Colbert whispered to Razowsky. “What?”
“This always ki
lls.”
Then Jenna, onstage: “Oh, I forgot to tell you! It’s a song for whales!”
Colbert and Razowsky threw their arms up, Colbert recalled, “and hugged each other in the joy of her agonizing failure! But it wasn’t schadenfreude! It was just like, ‘Oh, we know what she’s going through and it’s agonizing and how hilarious, what a perfect fuckup to make,’ and her trying to save it and now what can she do? And they’re not taking the lights out on her and she’s burning in silence out on stage.” Howling with laughter in each other’s arms, Colbert and Razowsky fell to the floor (“like a deflating teepee,” Colbert said), their legs poking onto the stage, failing to kick themselves back up they were laughing so hard. And then Jolovitz started laughing.

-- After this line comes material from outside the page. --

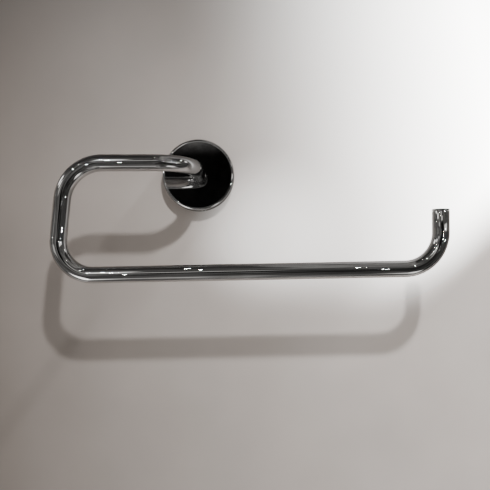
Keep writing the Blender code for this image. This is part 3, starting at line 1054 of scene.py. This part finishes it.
        # Where each rib's rings of points lie, as a share of its length.
        rib = ((low, 0.15), (low, 0.3), (high, 0.92), (high, 1.0))
        outline = [(high - small, 0), (high, small), (high, self.plug_collar)]
        for i in range(self.plug_ribs):
            outline += [(radius, self.plug_collar + (i + share) * rib_length) for radius, share in rib]
        profile = [
            (self.hole_radius + small, 0), *outline, (high - self.plug_chamfer, self.plug_length),
            (self.hole_radius, self.plug_length), (self.hole_radius, small),
        ]
        shell = turned(profile, steps=64, ring=True)
        slot = bmesh.new()
        bmesh.ops.create_cube(slot, size=1.0)
        length = self.plug_slot_length + CUTTER_MARGIN
        bmesh.ops.scale(slot, verts=slot.verts, vec=(self.plug_slot_width, 3 * self.plug_radius, length))
        bmesh.ops.translate(slot, verts=slot.verts, vec=(0, 0, self.plug_length + CUTTER_MARGIN - length / 2))
        place = Matrix.Translation((0, self.plug_sunk, height)) @ INTO_WALL
        self.fit("wall_plug_" + which, bored(shell, [slot]), place, Slot.NYLON, Body.WALL_SIDE)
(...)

This is healthier than straight theater, Colbert thought between gasps. “Because in straight theater, when someone fails, you come backstage, and people are very quietly sort of touching up their makeup, going, ‘How’s it going out there? It seems pretty quiet.’” In straight theater, there are mistakes. There is terror. But in improvisation, where, as the saying goes, the only mistakes you can make are sex and casting, Colbert understood there can be no real unhappiness, “because if there can be this much joy at a moment of this much agony and failure, there’s something very healthy about that.” In that moment, covered in Razowsky’s tears, Colbert said to himself: “I will do comedy and not drama.”